The important signal here is not the pullback itself but the behavior of marginal buyers. When retail and ETF flows flip negative after a fast drawdown, the market often loses a stabilizing bid exactly when vol sellers and trend-followers are most exposed. That creates a short-lived liquidity vacuum: the first leg down can be modest, but the second leg is usually driven by positioning, not fundamentals. The market’s real vulnerability is a rebound that happens too quickly for discretionary investors to re-enter, while systematic de-risking has already capped allocations.
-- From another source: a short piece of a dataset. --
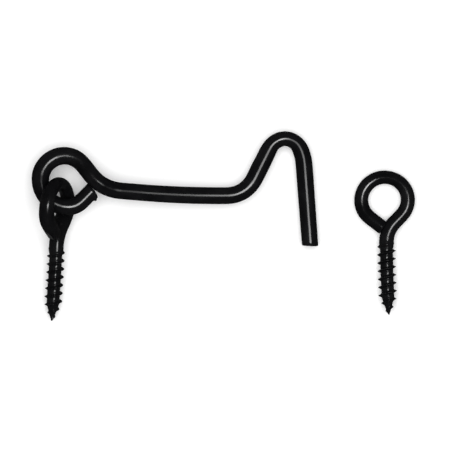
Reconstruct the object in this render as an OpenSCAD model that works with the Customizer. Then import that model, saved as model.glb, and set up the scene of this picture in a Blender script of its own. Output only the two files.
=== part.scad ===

That dynamic tends to compress forward returns for anyone who sells into noise, and it disproportionately hurts high-beta momentum names relative to cash-generating quality. In that setup, the winners are not “the index” broadly, but companies with durable free cash flow and lower duration risk, especially if rates stay higher for longer. The article’s mention of defense, yields, and buying the dip points to a broader regime trade: volatility is not a reason to exit, but it is a reason to rebalance toward assets that can absorb it. A 3-4% cash yield creates a credible waiting return, which lowers the opportunity cost of trimming stretched equities and gives dry powder for dislocations. The consensus mistake is treating a 5-10% decline as a regime break when, statistically, it is more often a positioning reset than a macro turning point. NVDA and INTC are both only marginally positive in the data, which is consistent with this being a sentiment/event-risk tape rather than a fundamental semiconductor shock. If war/geopolitics fades, the more durable trade is to buy quality growth on forced de-risking rather than chase defensive sectors after they’ve already been bid. NFLX looks neutral here; absent a rates shock or ad-cycle inflection, it is less likely to be a relative winner from this specific risk-off episode.